-- Start Stored records --

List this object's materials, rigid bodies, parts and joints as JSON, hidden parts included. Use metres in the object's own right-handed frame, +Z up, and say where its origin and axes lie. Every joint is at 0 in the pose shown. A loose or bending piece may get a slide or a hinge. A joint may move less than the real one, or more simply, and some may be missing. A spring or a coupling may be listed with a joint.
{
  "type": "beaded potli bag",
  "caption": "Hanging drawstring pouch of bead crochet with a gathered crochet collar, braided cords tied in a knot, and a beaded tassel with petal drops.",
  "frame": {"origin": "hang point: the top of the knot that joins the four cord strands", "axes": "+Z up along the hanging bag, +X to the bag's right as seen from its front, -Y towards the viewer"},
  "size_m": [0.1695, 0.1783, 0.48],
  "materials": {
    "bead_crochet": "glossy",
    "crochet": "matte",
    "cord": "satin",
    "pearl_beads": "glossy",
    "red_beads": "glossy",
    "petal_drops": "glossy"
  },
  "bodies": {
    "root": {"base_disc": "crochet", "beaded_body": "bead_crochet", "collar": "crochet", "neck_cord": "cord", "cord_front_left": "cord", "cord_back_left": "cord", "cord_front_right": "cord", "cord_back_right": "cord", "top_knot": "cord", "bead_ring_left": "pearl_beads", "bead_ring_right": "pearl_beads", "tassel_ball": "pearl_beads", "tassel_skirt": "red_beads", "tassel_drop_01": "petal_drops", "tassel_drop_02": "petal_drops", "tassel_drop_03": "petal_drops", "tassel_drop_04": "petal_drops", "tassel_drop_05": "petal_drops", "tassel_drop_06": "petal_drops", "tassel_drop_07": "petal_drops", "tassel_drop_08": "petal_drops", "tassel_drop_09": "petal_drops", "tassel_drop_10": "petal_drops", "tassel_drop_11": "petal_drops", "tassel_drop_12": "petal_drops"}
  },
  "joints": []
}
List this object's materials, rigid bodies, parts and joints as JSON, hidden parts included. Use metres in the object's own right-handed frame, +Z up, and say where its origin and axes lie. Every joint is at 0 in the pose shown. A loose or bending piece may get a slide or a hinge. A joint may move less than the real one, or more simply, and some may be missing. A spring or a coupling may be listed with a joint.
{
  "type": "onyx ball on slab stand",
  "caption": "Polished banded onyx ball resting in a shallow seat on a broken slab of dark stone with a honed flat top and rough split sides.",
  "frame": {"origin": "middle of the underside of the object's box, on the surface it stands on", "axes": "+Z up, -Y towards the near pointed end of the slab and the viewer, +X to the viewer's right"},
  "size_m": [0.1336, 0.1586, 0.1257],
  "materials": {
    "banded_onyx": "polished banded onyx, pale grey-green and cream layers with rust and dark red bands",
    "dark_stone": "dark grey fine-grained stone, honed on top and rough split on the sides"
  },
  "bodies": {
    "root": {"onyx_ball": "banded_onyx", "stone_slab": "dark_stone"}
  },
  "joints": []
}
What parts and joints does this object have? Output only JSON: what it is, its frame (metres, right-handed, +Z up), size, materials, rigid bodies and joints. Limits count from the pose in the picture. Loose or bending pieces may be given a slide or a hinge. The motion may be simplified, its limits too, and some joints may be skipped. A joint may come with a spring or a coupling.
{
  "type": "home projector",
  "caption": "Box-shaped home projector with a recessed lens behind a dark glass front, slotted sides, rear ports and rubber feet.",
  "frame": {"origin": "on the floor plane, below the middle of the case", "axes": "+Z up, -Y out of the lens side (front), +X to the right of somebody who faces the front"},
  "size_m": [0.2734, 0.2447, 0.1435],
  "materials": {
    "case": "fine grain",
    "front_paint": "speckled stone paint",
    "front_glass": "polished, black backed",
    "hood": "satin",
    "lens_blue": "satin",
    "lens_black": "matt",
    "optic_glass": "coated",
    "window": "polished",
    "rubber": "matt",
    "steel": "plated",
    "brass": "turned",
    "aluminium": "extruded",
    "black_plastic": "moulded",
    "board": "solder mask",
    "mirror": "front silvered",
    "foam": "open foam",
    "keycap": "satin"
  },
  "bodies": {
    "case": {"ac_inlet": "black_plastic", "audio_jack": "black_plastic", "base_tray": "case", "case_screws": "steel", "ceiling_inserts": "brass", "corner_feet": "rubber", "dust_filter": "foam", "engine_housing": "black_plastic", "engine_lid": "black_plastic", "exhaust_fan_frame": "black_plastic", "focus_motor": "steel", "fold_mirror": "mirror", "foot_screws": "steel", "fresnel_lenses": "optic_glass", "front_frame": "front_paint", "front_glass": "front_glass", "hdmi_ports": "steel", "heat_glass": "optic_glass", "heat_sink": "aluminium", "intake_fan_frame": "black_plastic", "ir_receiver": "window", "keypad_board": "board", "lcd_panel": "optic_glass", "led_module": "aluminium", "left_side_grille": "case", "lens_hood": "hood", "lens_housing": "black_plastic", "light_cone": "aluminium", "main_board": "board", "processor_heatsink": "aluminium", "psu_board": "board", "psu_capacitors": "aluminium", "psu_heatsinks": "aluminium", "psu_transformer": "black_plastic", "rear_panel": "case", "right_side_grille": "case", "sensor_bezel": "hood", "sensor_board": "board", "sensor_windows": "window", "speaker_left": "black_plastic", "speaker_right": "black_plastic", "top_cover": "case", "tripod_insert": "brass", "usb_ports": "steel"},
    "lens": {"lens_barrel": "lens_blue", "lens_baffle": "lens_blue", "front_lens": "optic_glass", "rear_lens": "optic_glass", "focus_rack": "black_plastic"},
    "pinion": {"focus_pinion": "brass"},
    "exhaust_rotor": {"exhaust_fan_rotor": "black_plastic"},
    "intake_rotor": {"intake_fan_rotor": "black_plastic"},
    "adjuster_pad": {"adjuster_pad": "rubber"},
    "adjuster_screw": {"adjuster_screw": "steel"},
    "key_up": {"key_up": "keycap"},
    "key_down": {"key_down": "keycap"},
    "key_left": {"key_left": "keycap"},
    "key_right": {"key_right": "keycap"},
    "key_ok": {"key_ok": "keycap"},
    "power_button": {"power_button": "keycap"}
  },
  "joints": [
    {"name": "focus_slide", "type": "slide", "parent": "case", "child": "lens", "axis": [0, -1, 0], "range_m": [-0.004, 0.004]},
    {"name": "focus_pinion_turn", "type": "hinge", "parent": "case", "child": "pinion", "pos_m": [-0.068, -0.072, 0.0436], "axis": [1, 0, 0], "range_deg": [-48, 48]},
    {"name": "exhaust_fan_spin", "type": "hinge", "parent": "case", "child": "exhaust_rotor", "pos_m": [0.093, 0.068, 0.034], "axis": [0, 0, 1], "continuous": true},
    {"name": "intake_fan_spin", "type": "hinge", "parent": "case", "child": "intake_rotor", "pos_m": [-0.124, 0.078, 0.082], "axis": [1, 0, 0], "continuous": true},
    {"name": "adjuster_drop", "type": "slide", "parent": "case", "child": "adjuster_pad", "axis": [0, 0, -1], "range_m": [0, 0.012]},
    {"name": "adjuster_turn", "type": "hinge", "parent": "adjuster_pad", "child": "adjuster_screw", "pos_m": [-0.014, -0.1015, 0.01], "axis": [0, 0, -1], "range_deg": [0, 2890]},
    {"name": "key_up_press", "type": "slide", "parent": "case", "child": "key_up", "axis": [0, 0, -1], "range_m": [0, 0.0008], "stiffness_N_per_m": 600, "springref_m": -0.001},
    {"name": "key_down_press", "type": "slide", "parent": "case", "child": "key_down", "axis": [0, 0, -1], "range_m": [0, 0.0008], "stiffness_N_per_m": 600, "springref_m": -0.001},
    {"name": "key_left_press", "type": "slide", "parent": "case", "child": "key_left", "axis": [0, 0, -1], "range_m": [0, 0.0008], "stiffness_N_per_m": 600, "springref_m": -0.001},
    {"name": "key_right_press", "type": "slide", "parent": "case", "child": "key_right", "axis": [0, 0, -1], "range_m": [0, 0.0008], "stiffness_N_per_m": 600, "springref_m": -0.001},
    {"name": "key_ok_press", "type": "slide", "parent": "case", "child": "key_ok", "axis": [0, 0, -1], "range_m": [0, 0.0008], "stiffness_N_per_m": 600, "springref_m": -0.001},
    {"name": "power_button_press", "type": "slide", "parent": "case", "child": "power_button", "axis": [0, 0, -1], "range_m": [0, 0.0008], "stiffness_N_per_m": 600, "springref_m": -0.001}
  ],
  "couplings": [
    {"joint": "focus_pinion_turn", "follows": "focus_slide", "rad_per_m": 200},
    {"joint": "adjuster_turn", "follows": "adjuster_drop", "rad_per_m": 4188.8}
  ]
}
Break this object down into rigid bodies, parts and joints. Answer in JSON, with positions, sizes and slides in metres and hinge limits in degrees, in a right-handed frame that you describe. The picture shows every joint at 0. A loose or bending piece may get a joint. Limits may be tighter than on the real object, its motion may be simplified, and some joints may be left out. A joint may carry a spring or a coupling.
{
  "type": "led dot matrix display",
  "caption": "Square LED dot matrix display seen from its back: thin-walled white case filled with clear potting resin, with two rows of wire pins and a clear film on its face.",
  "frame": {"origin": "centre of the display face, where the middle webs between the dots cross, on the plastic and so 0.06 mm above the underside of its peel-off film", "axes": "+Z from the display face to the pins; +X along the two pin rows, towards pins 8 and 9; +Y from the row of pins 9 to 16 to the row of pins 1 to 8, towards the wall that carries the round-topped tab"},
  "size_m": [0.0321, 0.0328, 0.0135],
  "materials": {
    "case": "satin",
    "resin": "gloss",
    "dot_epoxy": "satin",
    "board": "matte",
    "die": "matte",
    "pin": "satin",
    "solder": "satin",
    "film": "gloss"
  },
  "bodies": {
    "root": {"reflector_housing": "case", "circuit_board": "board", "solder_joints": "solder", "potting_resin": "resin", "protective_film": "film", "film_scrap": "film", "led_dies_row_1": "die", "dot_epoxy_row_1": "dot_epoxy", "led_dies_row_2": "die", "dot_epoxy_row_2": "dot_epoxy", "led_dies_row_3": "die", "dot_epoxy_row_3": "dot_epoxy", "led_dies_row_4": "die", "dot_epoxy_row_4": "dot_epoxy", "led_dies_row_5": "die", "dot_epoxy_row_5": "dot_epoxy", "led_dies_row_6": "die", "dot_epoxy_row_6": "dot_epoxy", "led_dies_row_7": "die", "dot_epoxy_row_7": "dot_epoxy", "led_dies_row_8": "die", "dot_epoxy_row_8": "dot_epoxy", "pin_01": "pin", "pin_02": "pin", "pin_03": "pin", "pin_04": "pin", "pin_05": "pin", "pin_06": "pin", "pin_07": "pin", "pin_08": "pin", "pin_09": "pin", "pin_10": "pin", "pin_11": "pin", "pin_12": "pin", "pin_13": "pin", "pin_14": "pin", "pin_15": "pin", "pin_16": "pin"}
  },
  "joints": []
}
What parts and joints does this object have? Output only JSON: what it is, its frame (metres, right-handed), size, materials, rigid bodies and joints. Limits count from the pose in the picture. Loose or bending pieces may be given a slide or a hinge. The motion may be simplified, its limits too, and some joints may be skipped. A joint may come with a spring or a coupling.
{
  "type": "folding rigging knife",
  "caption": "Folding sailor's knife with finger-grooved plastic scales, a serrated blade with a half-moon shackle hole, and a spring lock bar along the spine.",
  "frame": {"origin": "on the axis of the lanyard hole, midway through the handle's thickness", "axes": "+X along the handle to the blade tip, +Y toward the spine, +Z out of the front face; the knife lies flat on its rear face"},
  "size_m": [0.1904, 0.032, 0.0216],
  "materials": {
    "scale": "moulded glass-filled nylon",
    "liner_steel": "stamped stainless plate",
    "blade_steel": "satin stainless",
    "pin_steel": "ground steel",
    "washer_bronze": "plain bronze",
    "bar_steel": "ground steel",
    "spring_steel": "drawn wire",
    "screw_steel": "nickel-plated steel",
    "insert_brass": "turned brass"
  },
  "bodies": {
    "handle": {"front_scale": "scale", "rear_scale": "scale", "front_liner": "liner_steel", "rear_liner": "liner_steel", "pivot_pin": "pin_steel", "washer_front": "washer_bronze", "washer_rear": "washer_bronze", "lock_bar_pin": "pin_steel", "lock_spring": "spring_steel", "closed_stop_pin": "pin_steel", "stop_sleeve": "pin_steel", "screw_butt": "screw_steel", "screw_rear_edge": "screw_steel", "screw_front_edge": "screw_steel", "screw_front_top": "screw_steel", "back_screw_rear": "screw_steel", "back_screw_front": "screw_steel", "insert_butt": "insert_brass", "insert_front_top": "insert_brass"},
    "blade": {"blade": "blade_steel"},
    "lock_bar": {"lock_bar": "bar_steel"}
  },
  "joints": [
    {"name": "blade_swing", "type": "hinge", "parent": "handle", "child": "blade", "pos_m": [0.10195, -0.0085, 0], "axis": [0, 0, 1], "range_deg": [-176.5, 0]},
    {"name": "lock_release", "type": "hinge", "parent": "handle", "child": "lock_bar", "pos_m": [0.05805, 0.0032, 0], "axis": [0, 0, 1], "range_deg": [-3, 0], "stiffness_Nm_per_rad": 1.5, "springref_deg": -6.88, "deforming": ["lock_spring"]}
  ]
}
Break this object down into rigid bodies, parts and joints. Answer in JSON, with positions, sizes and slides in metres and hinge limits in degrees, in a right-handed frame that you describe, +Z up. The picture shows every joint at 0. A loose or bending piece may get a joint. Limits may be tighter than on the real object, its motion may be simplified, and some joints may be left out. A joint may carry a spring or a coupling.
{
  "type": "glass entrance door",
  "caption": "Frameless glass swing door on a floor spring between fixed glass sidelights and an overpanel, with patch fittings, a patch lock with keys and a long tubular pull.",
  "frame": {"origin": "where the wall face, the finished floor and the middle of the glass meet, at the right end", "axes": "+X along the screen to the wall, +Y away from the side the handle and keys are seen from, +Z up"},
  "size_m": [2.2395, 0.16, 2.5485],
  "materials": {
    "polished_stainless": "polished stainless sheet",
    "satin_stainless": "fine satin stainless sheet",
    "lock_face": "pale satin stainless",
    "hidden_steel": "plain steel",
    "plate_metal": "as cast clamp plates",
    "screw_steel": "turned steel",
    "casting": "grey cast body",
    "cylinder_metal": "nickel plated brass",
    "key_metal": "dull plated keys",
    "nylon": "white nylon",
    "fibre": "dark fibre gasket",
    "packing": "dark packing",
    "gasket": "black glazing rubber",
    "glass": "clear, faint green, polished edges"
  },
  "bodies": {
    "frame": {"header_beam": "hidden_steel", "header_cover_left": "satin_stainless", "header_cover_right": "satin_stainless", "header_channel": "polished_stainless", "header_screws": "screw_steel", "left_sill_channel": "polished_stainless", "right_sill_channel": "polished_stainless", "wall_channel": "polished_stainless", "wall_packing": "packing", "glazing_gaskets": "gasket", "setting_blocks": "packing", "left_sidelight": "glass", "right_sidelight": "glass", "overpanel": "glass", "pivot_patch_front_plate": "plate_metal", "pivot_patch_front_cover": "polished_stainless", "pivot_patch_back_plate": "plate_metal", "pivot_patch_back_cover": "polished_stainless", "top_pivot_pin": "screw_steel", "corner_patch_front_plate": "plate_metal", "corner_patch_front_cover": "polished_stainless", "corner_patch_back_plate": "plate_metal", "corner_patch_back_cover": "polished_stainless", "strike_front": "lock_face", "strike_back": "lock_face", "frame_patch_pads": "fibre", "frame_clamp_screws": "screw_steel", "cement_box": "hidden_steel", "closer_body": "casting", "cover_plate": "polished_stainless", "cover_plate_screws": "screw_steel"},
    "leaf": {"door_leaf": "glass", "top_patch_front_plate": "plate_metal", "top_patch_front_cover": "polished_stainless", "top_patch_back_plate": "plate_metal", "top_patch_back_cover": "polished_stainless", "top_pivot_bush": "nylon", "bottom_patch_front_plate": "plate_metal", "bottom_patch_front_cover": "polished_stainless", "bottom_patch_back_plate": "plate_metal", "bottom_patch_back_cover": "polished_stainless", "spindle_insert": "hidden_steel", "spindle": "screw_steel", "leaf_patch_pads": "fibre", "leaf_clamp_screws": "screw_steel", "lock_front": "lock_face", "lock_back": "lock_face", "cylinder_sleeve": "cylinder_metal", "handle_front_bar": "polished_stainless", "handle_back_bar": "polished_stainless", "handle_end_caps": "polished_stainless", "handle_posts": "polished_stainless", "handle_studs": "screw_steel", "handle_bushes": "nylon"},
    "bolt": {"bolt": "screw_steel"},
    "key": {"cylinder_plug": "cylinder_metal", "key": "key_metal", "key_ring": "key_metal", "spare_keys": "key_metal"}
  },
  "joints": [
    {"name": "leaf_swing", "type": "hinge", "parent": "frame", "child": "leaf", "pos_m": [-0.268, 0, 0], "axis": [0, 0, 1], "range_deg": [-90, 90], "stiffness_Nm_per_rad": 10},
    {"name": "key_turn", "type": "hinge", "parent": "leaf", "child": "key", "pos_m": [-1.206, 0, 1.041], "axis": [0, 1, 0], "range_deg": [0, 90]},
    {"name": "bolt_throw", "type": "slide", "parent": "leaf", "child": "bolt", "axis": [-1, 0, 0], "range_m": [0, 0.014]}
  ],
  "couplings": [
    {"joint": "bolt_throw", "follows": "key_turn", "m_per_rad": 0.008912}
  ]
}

-- End Stored records --

### What is asked
Establish how many lines of the material above hold the word "describe". Nothing but the count should be returned.

### Result for this exercise
2